The marvelous, clever screenplay was by Stanley Shapiro and Maurice Richlin, based on the story by Paul King and Joseph Stone. The script has many funny lines and situations, which are brought to their full humorous potential, without going over the top by a skilled comedic director, Blake Edwards and a dynamite cast.
Cary Grant's ability to "deadpan while giving double takes" blends well with the comedic timing of the humorous incidents going on around him and some that involve him as well. In his portrayal of Commander Matt Sherman, Grant is at his "dry, exasperated best," playing a great straight man, to Holden and others, as he faces the variety of problems that fall into his lap.

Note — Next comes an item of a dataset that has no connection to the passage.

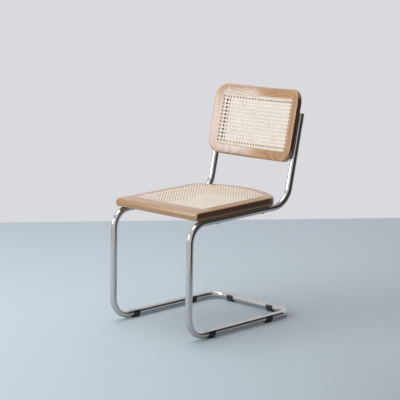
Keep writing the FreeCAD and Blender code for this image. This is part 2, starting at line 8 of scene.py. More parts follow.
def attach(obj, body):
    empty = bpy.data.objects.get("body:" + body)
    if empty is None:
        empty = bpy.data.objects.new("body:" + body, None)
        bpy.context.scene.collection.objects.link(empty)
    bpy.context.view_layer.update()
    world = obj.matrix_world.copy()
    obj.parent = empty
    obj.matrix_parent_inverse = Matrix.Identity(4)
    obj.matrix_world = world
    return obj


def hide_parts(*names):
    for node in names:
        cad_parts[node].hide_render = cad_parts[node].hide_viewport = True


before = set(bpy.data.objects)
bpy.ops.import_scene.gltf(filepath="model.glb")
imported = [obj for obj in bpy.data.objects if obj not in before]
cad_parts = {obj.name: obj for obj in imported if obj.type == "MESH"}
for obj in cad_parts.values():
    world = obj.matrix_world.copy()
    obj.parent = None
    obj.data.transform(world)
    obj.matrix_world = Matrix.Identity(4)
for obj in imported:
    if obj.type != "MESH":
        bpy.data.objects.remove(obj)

bl_info = {
    "name": "Cantilever Chair",
    "version": (1, 0, 0),
    "blender": (4, 5, 0),
    "location": "View3D > Sidebar > Chair",
    "description": "Dresses a cantilever chair of bent tube, wooden frames and woven cane",
    "category": "Object",
}

ROOT = "root"
X_AXIS = Vector((1, 0, 0))
Y_AXIS = Vector((0, 1, 0))
Z_AXIS = Vector((0, 0, 1))

# Tube, in metres
TUBE_R = 0.0125
TUBE_WALL = 0.002
SIDE_X = 0.2065
FLOOR_FRONT = Vector((SIDE_X, -0.3059, 0.016))
FLOOR_REAR = Vector((SIDE_X, 0.2161, 0.016))
SEAT_FRONT = Vector((SIDE_X, -0.2889, 0.419))
SEAT_REAR = Vector((SIDE_X, 0.1946, 0.428))
RAKE = math.radians(13.8)
UPRIGHT_LENGTH = 0.341
BENDS = (0.084, 0.070, 0.070, 0.058)

# Seat, drawn flat with the underside of its wood at zero height
SLOPE = math.atan2(SEAT_REAR.z - SEAT_FRONT.z, SEAT_REAR.y - SEAT_FRONT.y)
SEAT_LIFT = SEAT_FRONT.z - SEAT_FRONT.y * math.tan(SLOPE) + TUBE_R / math.cos(SLOPE)
SEAT_PLACE = Matrix.Translation((0, 0, SEAT_LIFT)) @ Matrix.Rotation(SLOPE, 4, "X")
SEAT_TOP = 0.030
SEAT_HALF = 0.221
SEAT_CORNER = Vector((0.163, 0.09069, 0))
SEAT_CORNER_R = 0.058
SEAT_REAR_CENTRE = Vector((0, -0.173, 0))
SEAT_REAR_R = 0.368
SEAT_CORNER_TURN = math.atan2(SEAT_CORNER.y - SEAT_REAR_CENTRE.y, SEAT_CORNER.x)
SEAT_FRONT_EDGE = -0.271
FRONT_RAIL_REAR = -0.1884
SIDE_RAIL_REAR = -0.0574
SEAT_MEMBER = 0.0515
SEAT_OPENING_FRONT = -0.2049
CANE_CORNER = 0.0145
NOSE_TOP = 0.013
NOSE_BOTTOM = 0.009

# Back, drawn upright with the uprights' plane at zero depth
BACK_PLACE = Matrix.Translation((0, SEAT_REAR.y, SEAT_REAR.z)) @ Matrix.Rotation(-RAKE, 4, "X")
BACK_R = 0.630
BACK_CENTRE_Y = -0.63318
BACK_FACE_Y = BACK_CENTRE_Y + BACK_R
BACK_HALF = 0.2185
BACK_LOW = 0.1545
BACK_HIGH = 0.427
BACK_CORNER_R = 0.054
BACK_THICKNESS = 0.024
BACK_JOINT_X = 0.160
BACK_MEMBER = 0.0515
BACK_OPENING_R = 0.012
BACK_MIDDLE = (BACK_LOW + BACK_HIGH) / 2
BACK_HALF_HEIGHT = (BACK_HIGH - BACK_LOW) / 2
BACK_FACE_PLACE = BACK_PLACE @ Matrix.Translation((0, BACK_FACE_Y, BACK_MIDDLE))
BACK_STRIPS = 40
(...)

Curtis brilliantly portrays the shady supply officer, Lieutenant Nicholas Holden, who when he isn't doing illegal scavenging and finagling for much needed supplies, falls in love with a gorgeous blonde WAC Lieutenant Barbara Duran (Dina Merrill), and does his best to woo her, knowing full well that he is supposed to marry a socialite with money when he gets out of the navy.
Joan O'Brian does a great job in portraying Dolores Crandall, a lady who is all thumbs around the good Commander, causing havoc whenever she finds herself around him.
Virginia Gregg, a well-loved character actor, did a great job as Major Edna Haywood, a mechanic's daughter, who has her own ideas on how the engine problems could be fixed , much to the dismay of the sailor in charge of them.
The musical score was by David Rose and Henri Mancini. Mancini was nominated for 18 Oscars and won four; in addition, he won 20 Grammys and 2 Emmys, made over 50 albums and had 500 works published.
This film is highly recommended for family viewing. It's pacing, and humor hold up really well, and it is as funny as it was when it came out.